Written and directed by Noam Baumbach, and Wes Anderson is one of the producers. It's a filet of a film.
Somehow this is the third time I've watch this film. I find it hilariously funny, and painful, and annoying, and elegant.
The older son, Walt (Jesse Eisenberg) -- aka "Chicken" is a poppa's boy and lets his mom know it. He sings and plays Pink Floyd on guitar at a school talent show and tells everyone he wrote the song. Frank (Owen Kline) -- aka "Pickle," wow. The divorce messes him up, and what he does in the film (you'll know when you see it) will never leave your brain.
The father, Bernard (Jeff Daniels) -- are there really English professors like him? I fear there are -- or might have been. The mother, Joan (Lauren Linney), does she have more going for her? Better writer? Why does she end up dating jocks, including Ivan (William Baldwin), Frank's tennis coach?
Neither boy takes the divorce well, but omg Frank. He's drinking beer, looking at porn, swearing, and wiping his stuff in the library and elsewhere around the school... where did he learn such behavior? What is he, like ten? Walt, too, is not normal, by any means. He hangs out with his dad at university, watching Lili (Anna Paquin) with his dad as she's walking down the hallway, sitting like him at home as they watch TV, and saying things the way his dad says them -- including telling his girlfriend Sophie (Halley Feiffer), "Don't be difficult."
Bernard's "fame" as a professor is fading, although he still can use his position to attract female students like Lili. None of what's going on in the family in this movie is healthy or appropriate. How did this dysfunctional family get this way? Where they all born like this? Do they not recognize who they are? Why is Bernard so freakin' pretentious -- and proud of it?
Ultimately, I think maybe only Walt has any sort of "breakthrough," although maybe there's hope for Frank, too, but it's a little less clear with him. With Walt, at least he's realized that he had a good relationship with his mom. He went to the Museum of Natural History with her as a young boy, and the Squid and the Whale exhibit frightened him, but his mom protected him.

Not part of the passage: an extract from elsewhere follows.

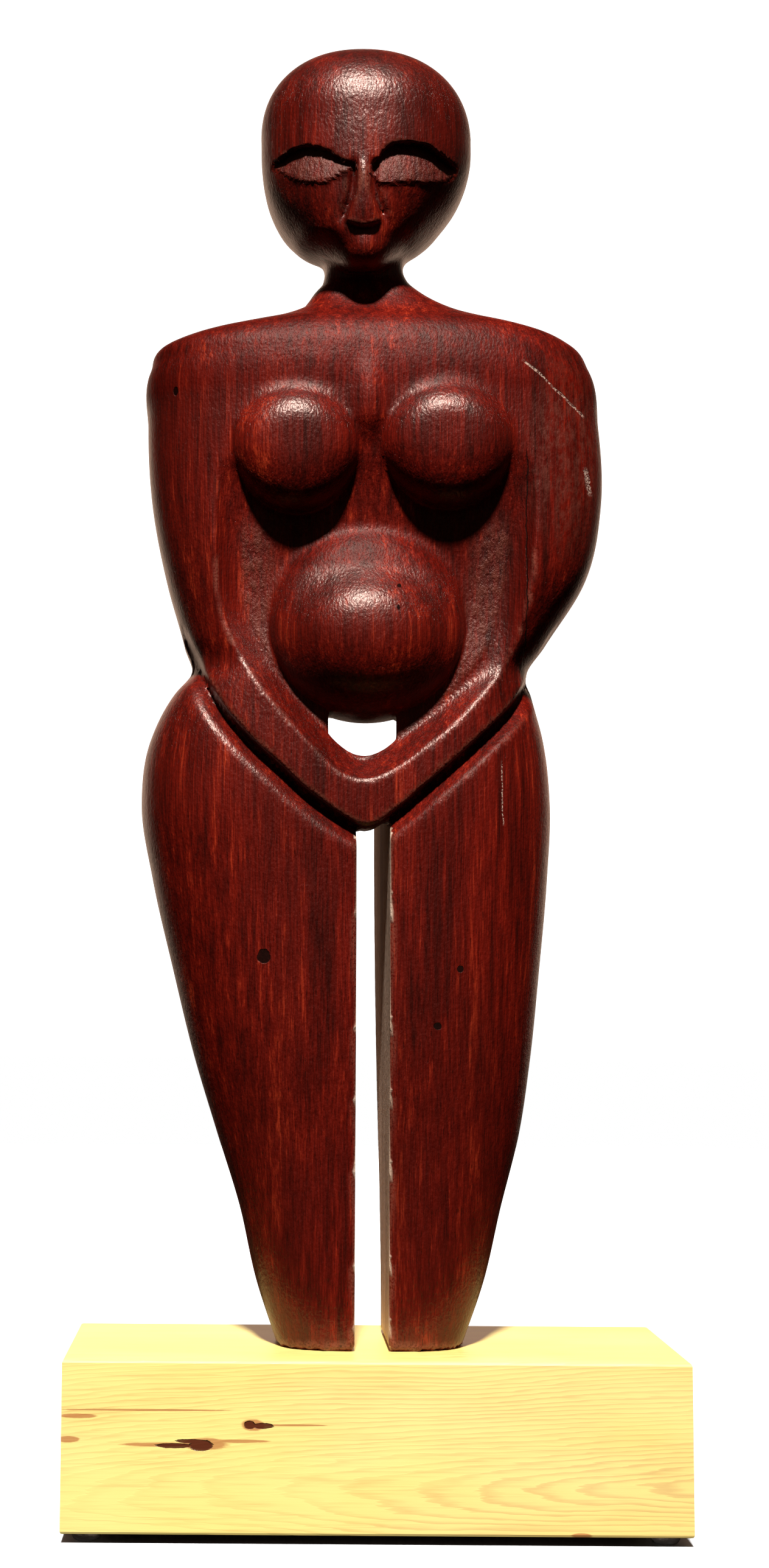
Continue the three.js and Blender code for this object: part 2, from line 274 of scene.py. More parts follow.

Being like his father has cost him his first girlfriend, and he regrets that. He doesn't want to turn into his father, and when his father is hospitalized with either exhaustion or a heart attack, Walt realizes that he's not that close dad, really, and doesn't want to be... when he leaves the hospital room, he tells a nurse that "the man in that room wants to order breakfast." He no longer calls him "Dad," and he runs all the way to the Museum to see the Squid and the Whale by himself. This is the pivotal moment. He is no longer scared?